EXERCISE BRIEF: Beginning with the first line of the data below, extract each line up to and including the one containing "shadow_chamfer = 0.8". Copy them exactly and add nothing.
#### EXERCISE DATA ####
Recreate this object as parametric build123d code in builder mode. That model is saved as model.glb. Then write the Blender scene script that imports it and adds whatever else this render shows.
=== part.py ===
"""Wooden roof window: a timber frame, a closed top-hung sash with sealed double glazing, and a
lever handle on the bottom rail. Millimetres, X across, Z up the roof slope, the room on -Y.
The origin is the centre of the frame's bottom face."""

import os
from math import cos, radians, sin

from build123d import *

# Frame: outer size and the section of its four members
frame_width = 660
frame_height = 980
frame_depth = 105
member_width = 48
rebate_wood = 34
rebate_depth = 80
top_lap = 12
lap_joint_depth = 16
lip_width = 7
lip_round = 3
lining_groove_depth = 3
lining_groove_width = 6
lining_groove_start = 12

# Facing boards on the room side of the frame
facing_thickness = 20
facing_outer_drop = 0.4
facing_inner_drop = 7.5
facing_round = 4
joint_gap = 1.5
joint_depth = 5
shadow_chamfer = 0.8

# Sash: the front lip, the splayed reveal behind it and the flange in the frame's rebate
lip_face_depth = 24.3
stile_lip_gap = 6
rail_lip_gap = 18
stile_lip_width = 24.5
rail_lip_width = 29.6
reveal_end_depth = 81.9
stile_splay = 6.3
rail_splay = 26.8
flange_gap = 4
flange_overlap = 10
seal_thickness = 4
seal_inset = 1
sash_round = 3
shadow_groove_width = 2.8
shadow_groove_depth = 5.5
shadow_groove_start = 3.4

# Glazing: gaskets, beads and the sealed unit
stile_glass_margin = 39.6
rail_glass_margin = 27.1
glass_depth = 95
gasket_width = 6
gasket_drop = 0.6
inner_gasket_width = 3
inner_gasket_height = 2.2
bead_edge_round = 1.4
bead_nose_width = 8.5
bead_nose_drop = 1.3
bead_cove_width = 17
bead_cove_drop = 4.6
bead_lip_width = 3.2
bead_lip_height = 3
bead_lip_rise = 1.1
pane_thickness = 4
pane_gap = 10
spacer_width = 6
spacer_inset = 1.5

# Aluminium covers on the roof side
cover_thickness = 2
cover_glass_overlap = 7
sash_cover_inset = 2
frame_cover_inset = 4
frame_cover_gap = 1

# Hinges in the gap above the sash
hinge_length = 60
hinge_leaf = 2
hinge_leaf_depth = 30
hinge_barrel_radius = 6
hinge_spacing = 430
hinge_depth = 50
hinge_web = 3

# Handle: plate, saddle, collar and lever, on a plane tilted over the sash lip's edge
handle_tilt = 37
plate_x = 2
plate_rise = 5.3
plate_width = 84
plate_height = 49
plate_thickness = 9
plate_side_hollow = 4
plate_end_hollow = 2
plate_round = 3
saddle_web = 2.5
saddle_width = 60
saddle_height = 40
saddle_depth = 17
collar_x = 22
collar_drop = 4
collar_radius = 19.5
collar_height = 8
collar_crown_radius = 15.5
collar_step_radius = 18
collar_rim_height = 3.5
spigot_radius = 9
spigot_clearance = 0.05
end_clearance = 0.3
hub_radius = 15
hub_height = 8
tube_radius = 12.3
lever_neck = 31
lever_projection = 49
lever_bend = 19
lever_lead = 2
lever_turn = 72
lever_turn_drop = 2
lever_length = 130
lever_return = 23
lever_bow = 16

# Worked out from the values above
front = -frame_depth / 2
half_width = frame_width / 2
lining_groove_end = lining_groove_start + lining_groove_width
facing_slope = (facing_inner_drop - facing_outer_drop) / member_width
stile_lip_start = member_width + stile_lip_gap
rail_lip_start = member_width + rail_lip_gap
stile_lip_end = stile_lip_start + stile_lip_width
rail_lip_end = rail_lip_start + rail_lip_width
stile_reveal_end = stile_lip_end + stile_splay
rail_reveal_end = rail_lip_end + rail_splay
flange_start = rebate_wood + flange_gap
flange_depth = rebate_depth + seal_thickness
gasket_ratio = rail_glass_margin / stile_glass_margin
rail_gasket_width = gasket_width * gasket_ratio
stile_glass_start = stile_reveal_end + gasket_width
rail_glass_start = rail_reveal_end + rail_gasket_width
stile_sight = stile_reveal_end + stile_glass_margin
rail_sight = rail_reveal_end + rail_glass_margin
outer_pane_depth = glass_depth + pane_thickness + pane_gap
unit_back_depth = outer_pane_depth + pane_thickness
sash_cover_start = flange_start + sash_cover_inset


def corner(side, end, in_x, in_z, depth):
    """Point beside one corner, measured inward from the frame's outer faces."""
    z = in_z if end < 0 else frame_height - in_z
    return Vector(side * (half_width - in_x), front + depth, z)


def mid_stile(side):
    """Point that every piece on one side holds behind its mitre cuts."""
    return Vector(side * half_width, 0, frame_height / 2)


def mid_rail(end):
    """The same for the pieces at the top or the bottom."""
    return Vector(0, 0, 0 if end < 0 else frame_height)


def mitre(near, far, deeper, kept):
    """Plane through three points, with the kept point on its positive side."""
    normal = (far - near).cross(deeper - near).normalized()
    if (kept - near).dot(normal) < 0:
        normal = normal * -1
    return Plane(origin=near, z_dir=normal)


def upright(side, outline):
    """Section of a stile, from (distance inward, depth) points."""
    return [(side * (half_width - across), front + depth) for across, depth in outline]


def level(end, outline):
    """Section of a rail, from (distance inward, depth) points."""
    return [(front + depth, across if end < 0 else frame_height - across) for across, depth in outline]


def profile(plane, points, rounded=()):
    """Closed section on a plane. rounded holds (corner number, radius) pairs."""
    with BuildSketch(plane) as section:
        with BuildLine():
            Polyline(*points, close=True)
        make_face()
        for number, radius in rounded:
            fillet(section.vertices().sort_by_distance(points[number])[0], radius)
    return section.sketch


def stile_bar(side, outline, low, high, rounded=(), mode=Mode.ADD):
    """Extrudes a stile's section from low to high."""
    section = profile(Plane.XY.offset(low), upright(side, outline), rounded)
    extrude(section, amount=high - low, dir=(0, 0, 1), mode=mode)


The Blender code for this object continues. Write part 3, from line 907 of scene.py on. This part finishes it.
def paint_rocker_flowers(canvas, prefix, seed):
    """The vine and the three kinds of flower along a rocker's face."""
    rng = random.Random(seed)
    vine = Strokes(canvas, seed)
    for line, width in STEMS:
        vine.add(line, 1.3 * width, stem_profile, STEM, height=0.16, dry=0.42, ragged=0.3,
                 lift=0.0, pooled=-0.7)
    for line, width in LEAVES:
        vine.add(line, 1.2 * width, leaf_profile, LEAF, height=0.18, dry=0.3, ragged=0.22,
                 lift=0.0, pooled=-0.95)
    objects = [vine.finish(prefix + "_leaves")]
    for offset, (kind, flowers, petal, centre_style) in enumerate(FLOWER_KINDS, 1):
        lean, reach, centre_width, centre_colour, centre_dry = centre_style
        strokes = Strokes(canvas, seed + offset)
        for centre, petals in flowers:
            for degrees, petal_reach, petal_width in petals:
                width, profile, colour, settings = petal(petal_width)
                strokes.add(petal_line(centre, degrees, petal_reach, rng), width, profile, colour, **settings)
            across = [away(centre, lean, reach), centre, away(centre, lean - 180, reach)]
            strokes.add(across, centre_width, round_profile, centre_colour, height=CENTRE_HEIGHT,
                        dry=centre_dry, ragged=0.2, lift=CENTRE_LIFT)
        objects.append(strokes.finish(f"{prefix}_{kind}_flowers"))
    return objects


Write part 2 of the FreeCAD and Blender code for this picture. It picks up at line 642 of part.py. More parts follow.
####
WRITTEN REPLY:
Recreate this object as parametric build123d code in builder mode. That model is saved as model.glb. Then write the Blender scene script that imports it and adds whatever else this render shows.
=== part.py ===
"""Wooden roof window: a timber frame, a closed top-hung sash with sealed double glazing, and a
lever handle on the bottom rail. Millimetres, X across, Z up the roof slope, the room on -Y.
The origin is the centre of the frame's bottom face."""

import os
from math import cos, radians, sin

from build123d import *

# Frame: outer size and the section of its four members
frame_width = 660
frame_height = 980
frame_depth = 105
member_width = 48
rebate_wood = 34
rebate_depth = 80
top_lap = 12
lap_joint_depth = 16
lip_width = 7
lip_round = 3
lining_groove_depth = 3
lining_groove_width = 6
lining_groove_start = 12

# Facing boards on the room side of the frame
facing_thickness = 20
facing_outer_drop = 0.4
facing_inner_drop = 7.5
facing_round = 4
joint_gap = 1.5
joint_depth = 5
shadow_chamfer = 0.8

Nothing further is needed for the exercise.